Pour Leibniz en effet, toute décision de la volonté obéit à un certain schéma. Ce schéma est le suivant : il faut d’abord qu’une raison de vouloir précède la volonté elle-même, et que la volonté se décide ensuite sur la base de cette raison. Autrement dit, on ne veut pas sans raison, et tout acte de volonté suppose un motif préalable qui la détermine.

2° Affirmation de la thèse leibnizienne : les lois du monde viennent de l’entendement divin, non de sa volonté

« C’est pourquoi… son essence. »

Ce motif qui détermine la volonté est une idée présente dans l’entendement. Dieu, comme l’homme, est doué de deux facultés principales : l’entendement, faculté de se représenter des idées, et la volonté, faculté du choix. Ce que montre Leibniz, c’est que le schéma de l’acte volontaire dégagé précédemment s’applique à Dieu aussi bien qu’aux hommes. Dieu ne veut pas sans raison, la volonté divine est déterminée (quoique non nécessairement, comme le montre Leibniz dans d’autres passages) par des raisons qui lui sont représentées par son entendement.

Appliquons ces nouvelles données au problème qui occupe Leibniz dans cet extrait.

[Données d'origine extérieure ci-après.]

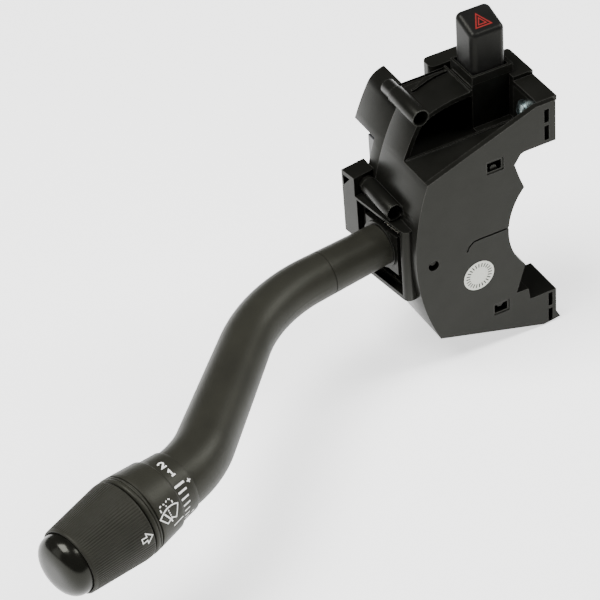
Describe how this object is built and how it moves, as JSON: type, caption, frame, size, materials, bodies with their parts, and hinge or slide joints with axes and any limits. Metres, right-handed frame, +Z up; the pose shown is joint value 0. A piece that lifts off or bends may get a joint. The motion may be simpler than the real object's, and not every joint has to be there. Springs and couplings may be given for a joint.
{
  "type": "combination stalk switch",
  "caption": "Column switch with a bent lever, ribbed turning knob, push cap, moulded housing cut out for the column, and a square hazard button.",
  "frame": {"origin": "steering column axis in the plane of the front plate's face", "axes": "+X from the lever towards the column, +Y away from the driver, +Z up"},
  "size_m": [0.2401, 0.1326, 0.1305],
  "materials": {
    "housing_black": "fine-grained satin moulding",
    "lever_black": "soft satin moulding with a fine grain",
    "knob_black": "satin, ribbed",
    "cap_gloss": "smooth semi-gloss",
    "button_black": "smooth satin",
    "nylon": "natural nylon",
    "connector_grey": "dark grey moulding",
    "board": "brown contact board",
    "steel": "ground pin steel",
    "spring_steel": "drawn spring wire",
    "zinc": "bright zinc plating with a cool cast",
    "brass": "stamped strip",
    "mark_white": "pad-printed ink",
    "hazard_red": "pad-printed ink",
    "sticker_white": "paper label"
  },
  "bodies": {
    "housing": {"front_housing": "housing_black", "rear_cover": "housing_black", "upper_housing": "housing_black", "lever_frame": "housing_black", "guide_peg": "housing_black", "turn_pin": "steel", "pawl_pin": "steel", "contact_board": "board", "detent_track": "nylon", "retaining_screw": "zinc", "screw_washer": "zinc", "turn_connector": "connector_grey", "turn_terminals": "brass", "wiper_connector": "connector_grey", "wiper_terminals": "brass", "hazard_spring": "spring_steel"},
    "carrier": {"carrier": "nylon", "beam_pin": "steel", "contact_bridge": "brass", "detent_spring": "spring_steel"},
    "detent": {"detent_plunger": "steel"},
    "pawl": {"cancel_pawl": "nylon"},
    "stalk": {"boot_shield": "housing_black", "stalk_root": "nylon", "stalk_arm": "lever_black", "mark_barrel": "lever_black", "knob_shaft": "nylon"},
    "knob": {"wiper_knob": "knob_black"},
    "washer": {"washer_button": "cap_gloss"},
    "hazard": {"hazard_button": "button_black"}
  },
  "joints": [
    {"name": "turn_signal", "type": "hinge", "parent": "housing", "child": "carrier", "pos_m": [-0.044, 0.017, 0], "axis": [0, 1, 0], "range_deg": [-8, 8]},
    {"name": "beam_pull", "type": "hinge", "parent": "carrier", "child": "stalk", "pos_m": [-0.056, 0.02225, 0], "axis": [0, 0, 1], "range_deg": [0, 8], "stiffness_Nm_per_rad": 0.6, "springref_deg": -5.73},
    {"name": "wiper_select", "type": "hinge", "parent": "stalk", "child": "knob", "pos_m": [-0.21307, -0.06002, 0], "axis": [-0.9472, -0.3206, 0], "range_deg": [-45, 71]},
    {"name": "washer_push", "type": "slide", "parent": "knob", "child": "washer", "axis": [0.9472, 0.3206, 0], "range_m": [0, 0.003], "stiffness_N_per_m": 800, "springref_m": -0.002},
    {"name": "hazard_push", "type": "slide", "parent": "housing", "child": "hazard", "axis": [0, 0, -1], "range_m": [0, 0.0045], "stiffness_N_per_m": 400, "springref_m": -0.003, "deforming": ["hazard_spring"]},
    {"name": "cancel_swing", "type": "hinge", "parent": "housing", "child": "pawl", "pos_m": [-0.0345, 0.01, 0], "axis": [0, 1, 0], "range_deg": [-14, 14], "stiffness_Nm_per_rad": 0.01},
    {"name": "detent_slide", "type": "slide", "parent": "carrier", "child": "detent", "axis": [0, 0, 1], "range_m": [0, 0.0015], "stiffness_N_per_m": 1500, "springref_m": -0.001, "deforming": ["detent_spring"]}
  ]
}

Dieu, donc, doit avoir des raisons de vouloir. S’il a voulu le monde tel qu’il est, il y a donc une raison à cela. Cette raison doit être la meilleure possible, car Dieu est parfait. Il ne peut donc avoir choisi ce monde que parce qu’il était le meilleur parmi tous les mondes susceptibles d’être créés. C’est donc que ce monde était perçu comme le meilleur dans l’entendement divin, avant même que la volonté se détermine à le créer. Ce n’est donc pas la volonté divine qui fait que le monde est parfait, mais c’est parce que ce monde est parfait qu’il a été l’objet de la volonté divine. C’est précisément la thèse que Leibniz avait pour tâche d’établir dans cet extrait.

Sont écartés, avec cette thèse, toutes les conséquences nuisibles que Leibniz attribuait aux positions cartésienne et spinozienne : Dieu est bel et bien juste, parce qu’il veut conformément à une règle du bien, préalable à son choix ; les hommes ont donc des raisons de l’aimer et de le louanger, contrairement à un Dieu despote qu’il ne faudrait que craindre.